With the conclusion of Apple’s much-awaited demonstration of the iPad – a name that is drawing a considerable amount of humour at the expense of the feminine hygiene product industry – the waiting is finally over. We have seen the future, and the future is a) very sleek and pretty, b) much less expensive than predicted, and c) rather underwhelming.First, let’s talk about what it can do. Take away the nice big screen (with the strangely large bezel) and the more desktop-like interfaces for Apple core experiences like iTunes and iPhoto, and we basically have an iPod Touch. It’s a closed platform like the iPhone, with only the applications that Apple makes available. No Firefox or other browsers that compete with Safari, no Microsoft Office instead of iWork, that kind of thing. This will seriously limit its use to many of its target users. It’s terrific that someone with the iPad can put together a Keynote presentation and then plug it into a projector, sure, but without the far more widely used Powerpoint available, its utility will be severely limited for the kinds of users who actually need presentation software.
The $499 entry price point is great… but it’s pretty stripped down at that price. For a device being touted as a platform for viewing multimedia, 16gb isn’t much room for video, and when you add in the rest of the stuff you’d want on it… well, my own iPhone is a 16gb model, and that’s enough room for my apps, a couple movies, a couple TV shows, about a third of my photo library, and about 5% of my digital music collection. That’s acceptable for a phone, but far from ideal for a device designed expressly for this kind of thing. Once you get up to 64gb, the price goes up a lot. And when you add in 3G for another $130, it’s getting pretty expensive – $899 for a fully-loaded 3G 64gb unit. We’re getting into Air territory there.
The 3G announcement has little bearing on Canadians. One thing I’d like to know is whether I can tether my iPhone to the iPad. Pretending for a moment that I live in the US, I have no desire to pay another $30/month for an unlimited 3G plan for my iPad when I already have a $30, virtually unlimited 3G plan for my iPhone, especially when I have to pay another $130 for my iPad to be capable of it. And I already know I could tether a Macbook Air for sure.
It’s astonishing it doesn’t include a camera, when even Nintendo hand-held gaming machines have them these days. A screen-side camera for iChat seems like an absolutely natural feature and it’s missing. I see how the eBook reader could be fully acceptable even without the “electronic ink” technology of the Kindle, as I find the screen resolution on my iPhone more than acceptable for reading books through Stanza. I’m hoping that they release an app that will let iPhone users also access their new book library, but I’m not jumping on any for-pay eBook bandwagon until many of my concerns about it are laid to rest, and until I figure out whether I’d be better off building a library with Apple or Amazon.

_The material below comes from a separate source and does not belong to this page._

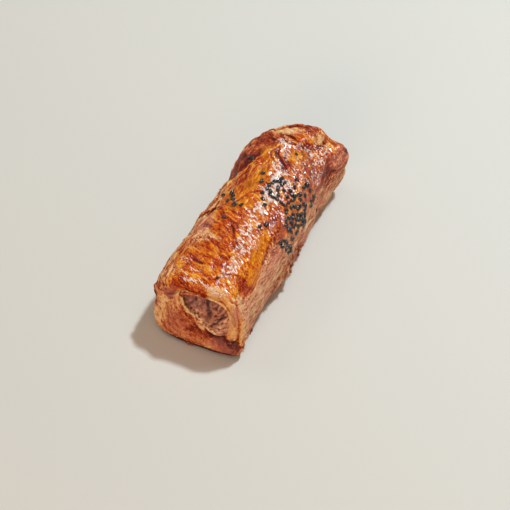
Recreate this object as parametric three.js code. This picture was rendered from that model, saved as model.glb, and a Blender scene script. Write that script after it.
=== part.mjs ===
// A rolled borek: a sheet of pastry wound round a filled inner roll and baked.
// Millimetres, +Z up. The roll lies along Y on its flat underside, with the open end at -Y,
// and the origin is under the middle of its bounding box.
import * as THREE from 'three';
import { LoftGeometry } from 'three/addons/geometries/LoftGeometry.js';

// ---- the roll's sizes ----

const AXIS_SHARE = 0.455; // height of the section's widest line, as a share of its height
const TOP_SQUARENESS = 2.4; // superellipse power above the widest line
const BASE_SQUARENESS = 3.4; // and below it
const BASE_CUT = 0.9; // how far the rounded underside is pressed flat

// Places along the roll: y, half-width to the left, half-width to the right, height.
const STATIONS = [
  [-84, 32.2, 28.8, 41],
  [-66, 33.4, 26.8, 42.5],
  [-44, 33.6, 26.6, 44],
  [-22, 32.2, 28.0, 45],
  [2, 29.6, 29.2, 45],
  [24, 29.2, 28.4, 44],
  [44, 32.0, 27.6, 45],
  [70, 32.6, 28.8, 43.5],
  [92, 31, 30.6, 42],
];

// What varies round an end: its mean, and how much is added towards the top,
// towards the right, at both sides alike and at the four corners.
const OPEN_RIM = { mean: -75.9, top: 4.8, right: -1.5, sides: 0.9, corners: -0.7 };
const OPEN_RIM_RADIUS = { mean: 4.8, top: 0.8, right: -1.9, sides: 0.4, corners: 0 };
const FOLDED_RIM = { mean: 81.4, top: 3, right: 6.5, sides: -2.6, corners: -0.8 };
const FOLDED_RIM_RADIUS = { mean: 9, top: 0, right: -1.5, sides: 0.5, corners: 0 };
const PILLOW = 1.6; // how far the flap at the open end swells out between rim and mouth
const FOLDED_PILLOW = 3; // how far the folded end swells out past its rim

// At the folded end the top sheet laps over the bottom one along a sloping line.
const LAP = { height: 20, slope: -0.2, step: 2, softness: 5 };

// The mouth left between the top lip, the right-hand band and the diagonal flap: x, y, z.
const MOUTH_EDGE = [
  [19.5, -77.3, 24],
  [18.3, -76, 31.5],
  [15.2, -74.8, 35.6],
  [8.3, -74.2, 35.8],
  [1.7, -73.8, 35.9],
  [-4, -74, 36.1],
  [-10.3, -75, 36.8],
  [-9.2, -77.3, 29],
  [-5.4, -78.3, 26],
  [-1.4, -78.5, 23.4],
  [2.8, -78.7, 17.2],
  [8.8, -78.8, 13],
  [14, -78.6, 12.8],
  [17.8, -78.4, 16],
];

// The outermost sheet ends in a free edge that climbs the left side and crosses the top
// towards the folded end: its place along the roll at the left, how far it runs on,
// the angles in degrees between which it does so, and the height of the step.
const FREE_EDGE = { y: 20, run: 40, from: 149, to: 95, step: 1.3, softness: 2.5 };
const STEP_FADES = [83, 95, 200, 230]; // the angles over which the step grows and dies away again

// Swellings of the outside: y, angle in degrees, reach along, reach around, rise.
const SWELLINGS = [
  [-71, 161, 3.6, 7, 2.6], // the lip's pointed left corner,
  [-74, 180, 7, 13, -1.8], // the flatter side below it
  [-79, 217, 8, 14, 1.6], // and the squarer corner under that
  [-10, -14, 15, 9, 1.4], // the torn, frayed edge low on the right
  [80, 80, 12, 16, 3], // the folded end's middle lobe
  [82, 20, 12, 18, 4.2], // and its right-hand corner,
  [82, 36, 5, 7, 1.6], // which is pinched to a point
  [-44, 95, 26, 28, 0.8],
  [2, 88, 18, 30, 0.6],
  [-79, -44, 8, 14, 2.2], // the squarer lower right corner of the open end
];

// A faint unevenness that winds round the roll: its height, and how far along it takes to turn.
const WINDING = { height: 0.35, along: 7, slow: 19 };

// Creases: y and angle at the two ends, width, depth.
const CREASES = [
  [-16, 98, -40, 70, 2.6, 1],
  [-13, 138, -3, 120, 3, 1.1],
  [52, 92, 38, 78, 3, 0.8],
  [60, 76, 82, 52, 3.5, 1.6], // between the folded end's lobe and its corner
  [-62, 46, -78, 4, 2.6, 0.9], // behind the right-hand band
  [22, 135, 44, 112, 3, 0.7],
];

const WALL = { mean: 6.6, top: -1.6, right: 0, sides: 0, corners: 0 }; // the wound sheets round the bore
const BORE_START = -60; // where the mouth has widened to the bore
const BORE_END = 70;
const MM_PER_DEGREE = 0.5; // distance round the roll for a degree of the section's angle
const GAP = 0.45; // clearance between the wound sheets and the inner roll

// The inner roll's end lies just behind the flap's edge and deeper under the lip: how far from the
// mouth's edge to the bore, as a share, below the one height and above the other.
const CORE_DEPTH = { low: 0.09, high: 0.4, from: 24, to: 32 };
const CORE_MIDDLE = [6, -76.2, 23.5]; // x, y, z
const CORE_SWELL = 0.9; // how far the end swells out between its middle and its edge
const CORE_FRONT = [0, 0.3, 0.6, 0.85]; // rings of the end, as shares of the way to its edge

// ---- mesh density ----

const AROUND = 64;
const BODY_RINGS = 38;
const RIM_RINGS = 5;
const FACE_RINGS = 6;
const CAP_RINGS = 5;
const BORE_RINGS = 4;

// ---- shapes ----

const sizes = new THREE.CubicInterpolant(
  STATIONS.map((s) => s[0]),
  STATIONS.flatMap((s) => s.slice(1)),
  3,
);

const steps = (count) => Array.from({ length: count + 1 }, (_, i) => i / count);
const angles = Array.from({ length: AROUND }, (_, i) => (i / AROUND) * 2 * Math.PI);
const round = ({ mean, top, right, sides, corners }, angle) =>
  mean +
  top * Math.sin(angle) +
  right * Math.cos(angle) +
  sides * Math.cos(2 * angle) +
  (corners * (1 - Math.cos(4 * angle))) / 2;

// A point of the section at y, in the direction of the angle from its widest line,
// drawn in by inset and with the underside pressed flat at z = 0.
function onSection(y, angle, inset = 0) {
  const [left, right, height] = sizes.evaluate(y);
  const c = Math.cos(angle);
  const s = Math.sin(angle);
  const power = 2 / (s > 0 ? TOP_SQUARENESS : BASE_SQUARENESS);
  const axis = height * AXIS_SHARE;
  const half = c > 0 ? right : left;
  const rise = s > 0 ? height - axis : axis + BASE_CUT;
  const x = Math.sign(c) * Math.abs(c) ** power * half;
  const z = Math.sign(s) * Math.abs(s) ** power * rise;
  const keep = 1 - inset / Math.hypot(x, z);
  return new THREE.Vector3(x * keep, y, Math.max(0, axis + z * keep));
}

// 0 below the low edge and 1 above the high one, with a smooth climb between.
const climb = THREE.MathUtils.smoothstep;

// Height of the outermost sheet above the ones that its free edge lays bare.
function sheetStep(y, degrees) {
  const { from, to, run, step, softness } = FREE_EDGE;
  const across = THREE.MathUtils.clamp((from - degrees) / (from - to), 0, 1);
  const edge = FREE_EDGE.y + run * across ** 2;
  const [begins, full, wanes, ends] = STEP_FADES;
  const fade = climb(degrees, begins, full) * (1 - climb(degrees, wanes, ends));
  return step * fade * (0.5 - climb(y - edge, -softness / 2, softness / 2));
}

function creaseDepth(y, degrees, [y0, angle0, y1, angle1, width, depth]) {
  const along = [y1 - y0, (angle1 - angle0) * MM_PER_DEGREE];
  const reached = [y - y0, (degrees - angle0) * MM_PER_DEGREE];
  const length2 = along[0] ** 2 + along[1] ** 2;
  const t = THREE.MathUtils.clamp((reached[0] * along[0] + reached[1] * along[1]) / length2, 0, 1);
  const off = Math.hypot(reached[0] - t * along[0], reached[1] - t * along[1]);
  return depth * Math.exp(-((off / width) ** 2));
}

// How far the outside stands out from the smooth section.
function relief(y, angle) {
  const degrees = THREE.MathUtils.euclideanModulo(THREE.MathUtils.radToDeg(angle) + 90, 360) - 90;
  let height = sheetStep(y, degrees);
  for (const [y0, angle0, along, around, rise] of SWELLINGS)
    height += rise * Math.exp(-(((y - y0) / along) ** 2) - ((degrees - angle0) / around) ** 2);
  for (const crease of CREASES) height -= creaseDepth(y, degrees, crease);
  const { along, slow } = WINDING;
  const winding = Math.sin(y / along + 3 * Math.sin(angle)) * Math.sin(2 * angle + y / slow);
  return height + WINDING.height * winding;
}

const onOutside = (y, angle, inset = 0) => onSection(y, angle, inset - relief(y, angle));

// The quarter round that turns the side of the roll into an end face; outwards is -1 or 1.
function rimRing(place, radii, outwards, t) {
  const turn = (t * Math.PI) / 2;
  return angles.map((angle) => {
    const radius = round(radii, angle);
    const y = round(place, angle) - outwards * radius * (1 - Math.sin(turn));
    return onOutside(y, angle, radius * (1 - Math.cos(turn)));
  });
}

const openRim = (t) => rimRing(OPEN_RIM, OPEN_RIM_RADIUS, -1, t);
const foldedRim = (t) => rimRing(FOLDED_RIM, FOLDED_RIM_RADIUS, 1, t);

// The folded end's face, from its rim at t = 0 to its middle at t = 1.
function foldedFace(t) {
  const rim = foldedRim(1);
  const middle = centreOf(rim);
  return rim.map((p) => {
    const q = p.clone().lerp(middle, t);
    const above = q.z - LAP.height - LAP.slope * q.x;
    const lap = climb(above, -LAP.softness / 2, LAP.softness / 2) - 0.5;
    q.y += FOLDED_PILLOW * (1 - (1 - t) ** 2) + LAP.step * lap * t;
    return q;
  });
}

const mouthCurve = new THREE.CatmullRomCurve3(
  MOUTH_EDGE.map((p) => new THREE.Vector3(...p)),
  true,
  'centripetal',
);
const mouthRing = mouthCurve.getSpacedPoints(AROUND).slice(0, AROUND);

function faceRing(t) {
  return openRim(1).map((p, i) => {
    const q = p.clone().lerp(mouthRing[i], t);
    q.y -= PILLOW * 4 * t * (1 - t);
    return q;
  });
}

const boreRing = (y) => angles.map((angle) => onSection(y, angle, round(WALL, angle)));

function centreOf(ring) {
  const sum = ring.reduce((total, p) => total.add(p), new THREE.Vector3());
  return sum.divideScalar(ring.length);
}

// A ring drawn in by the gap, square to its own outline.
function shrunk(ring, gap) {
  return ring.map((p, i) => {
    const ahead = ring[(i + 1) % AROUND];
    const behind = ring.at(i - 1);
    const inwards = new THREE.Vector3(behind.z - ahead.z, 0, ahead.x - behind.x).normalize();
    return p.clone().addScaledVector(inwards, gap);
  });
}

function pole(ring, y) {
  const centre = centreOf(ring).setY(y);
  return ring.map(() => centre);
}

// The wall behind the mouth runs straight from its edge to the start of the bore. The inner roll's
// end begins on it, at its own depth.
function coreEdge() {
  const start = boreRing(BORE_START);
  const { low, high, from, to } = CORE_DEPTH;
  return mouthRing.map((p, i) => p.clone().lerp(start[i], low + (high - low) * climb(p.z, from, to)));
}

const boreRings = (to) => steps(BORE_RINGS).map((t) => boreRing(BORE_START + (to - BORE_START) * t));

function outerWrap() {
  const body = steps(BODY_RINGS).map((t) => {
    const from = foldedRim(0);
    const to = openRim(0);
    return angles.map((angle, i) => onOutside(from[i].y + (to[i].y - from[i].y) * t, angle));
  });
  const bore = boreRings(BORE_END);
  return new LoftGeometry([
    ...steps(CAP_RINGS).map((t) => foldedFace(1 - t)),
    ...steps(RIM_RINGS).slice(1, -1).map((t) => foldedRim(1 - t)),
    ...body,
    ...steps(RIM_RINGS).slice(1).map(openRim),
    ...steps(FACE_RINGS).slice(1).map(faceRing),
    ...bore,
    pole(bore.at(-1), BORE_END),
  ]);
}

function innerRoll() {
  const edge = shrunk(coreEdge(), GAP);
  const middle = new THREE.Vector3(...CORE_MIDDLE);
  const front = CORE_FRONT.map((t) =>
    edge.map((p) => {
      const q = middle.clone().lerp(p, t);
      q.y -= CORE_SWELL * Math.sin(Math.PI * t);
      return q;
    }),
  );
  const sides = boreRings(BORE_END - GAP).map((ring) => shrunk(ring, GAP));
  return new LoftGeometry([
    pole(sides.at(-1), BORE_END - GAP),
    ...sides.reverse(),
    edge,
    ...front.reverse(),
  ]);
}

// ---- the object ----

const crust = new THREE.MeshStandardMaterial({ color: 0xb4571f, roughness: 0.35, metalness: 0 });
const filled = new THREE.MeshStandardMaterial({ color: 0x9c6a4c, roughness: 0.8, metalness: 0 });

function named(name, geometry, material) {
  const mesh = new THREE.Mesh(geometry, material);
  mesh.name = name;
  return mesh;
}

const borek = new THREE.Group();
borek.add(named('pastry_wrap', outerWrap(), crust));
borek.add(named('inner_roll', innerRoll(), filled));

// The origin goes under the middle of the bounding box, on the surface that the roll rests on.
const box = new THREE.Box3().setFromObject(borek);
const middle = box.getCenter(new THREE.Vector3()).setZ(box.min.z);
for (const mesh of borek.children) mesh.position.sub(middle);

export default borek;
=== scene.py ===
# %% [markdown]
# # A rolled borek
# Sheets of thin dough are wound round a filled inner roll, brushed with egg, sprinkled with black seeds
# and baked. This lesson builds the crust, the inner roll that shows in the open end, the seeds and the loose
# flakes, and gives each one a finish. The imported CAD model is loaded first: it gives the size and the place.

# %% The frame
import math
from itertools import product

import bmesh
import bpy
import numpy as np
from mathutils import Matrix, Vector


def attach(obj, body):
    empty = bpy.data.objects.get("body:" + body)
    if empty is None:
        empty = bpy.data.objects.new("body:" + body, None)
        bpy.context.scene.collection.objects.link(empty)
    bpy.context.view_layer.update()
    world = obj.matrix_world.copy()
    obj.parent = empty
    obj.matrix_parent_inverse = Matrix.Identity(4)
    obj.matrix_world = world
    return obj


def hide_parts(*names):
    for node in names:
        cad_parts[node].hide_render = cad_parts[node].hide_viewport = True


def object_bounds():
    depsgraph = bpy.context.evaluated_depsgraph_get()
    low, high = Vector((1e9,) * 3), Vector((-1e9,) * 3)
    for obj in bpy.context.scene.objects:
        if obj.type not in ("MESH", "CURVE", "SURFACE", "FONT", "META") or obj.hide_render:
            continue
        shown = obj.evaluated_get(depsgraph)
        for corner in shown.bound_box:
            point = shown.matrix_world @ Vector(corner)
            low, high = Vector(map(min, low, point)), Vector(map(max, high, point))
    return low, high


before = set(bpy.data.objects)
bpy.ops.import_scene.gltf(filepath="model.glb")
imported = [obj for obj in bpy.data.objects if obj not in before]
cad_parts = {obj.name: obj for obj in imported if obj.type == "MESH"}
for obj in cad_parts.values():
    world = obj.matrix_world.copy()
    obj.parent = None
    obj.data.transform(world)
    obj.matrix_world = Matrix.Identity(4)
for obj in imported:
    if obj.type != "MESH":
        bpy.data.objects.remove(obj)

cad_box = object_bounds()
print("CAD box in metres:", [list(corner) for corner in cad_box])

# %% [markdown]
# ## Millimetres and the roll's own axes
# Sizes of food are easy to think of in millimetres, and Blender works in metres here. The roll's own numbers
# have y = 0 near its middle, x = 0 under its crest and z = 0 on the table, so one shift takes them to the
# frame. The shift comes from the low corner of the CAD box.

# %% Units
MM = 0.001
OWN_LOW_CORNER = np.array([-34.47, -82.28, 0.0])
shift = np.array(cad_box[0]) / MM - OWN_LOW_CORNER
print("shift from the roll's own axes, mm:", shift.round(2))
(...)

I’m a consumer Apple user. I don’t need portable computing for my job – any email-capable portable device does me fine in that regard. I don’t travel for my job and work close to home, so I don’t need to fill in time on commutes or business trips. My principle portable needs are for personal reasons. When I head down to PAX this year, I need a device with me that will let me blog and write, carry some novels in my pocket, keep up with email and Twitter, watch videos and listen to music while killing time in lineups, and dump my photos and videos off my digital cameras. My iPhone lets me do everything except clean off my digital cameras, and the iPad won’t let me do that, even at $499. For $299, though, I could get a perfectly acceptable netbook with more than enough storage, as well as providing a larger screen and keyboard for writing, and in a pretty similar footprint to the iPad.
Sorry, Steve, you lost me with this one. I’ll wait and see what the second generation of them looks like, but for now, it’s looking like a Hackintosh is the way to go for the next year or two.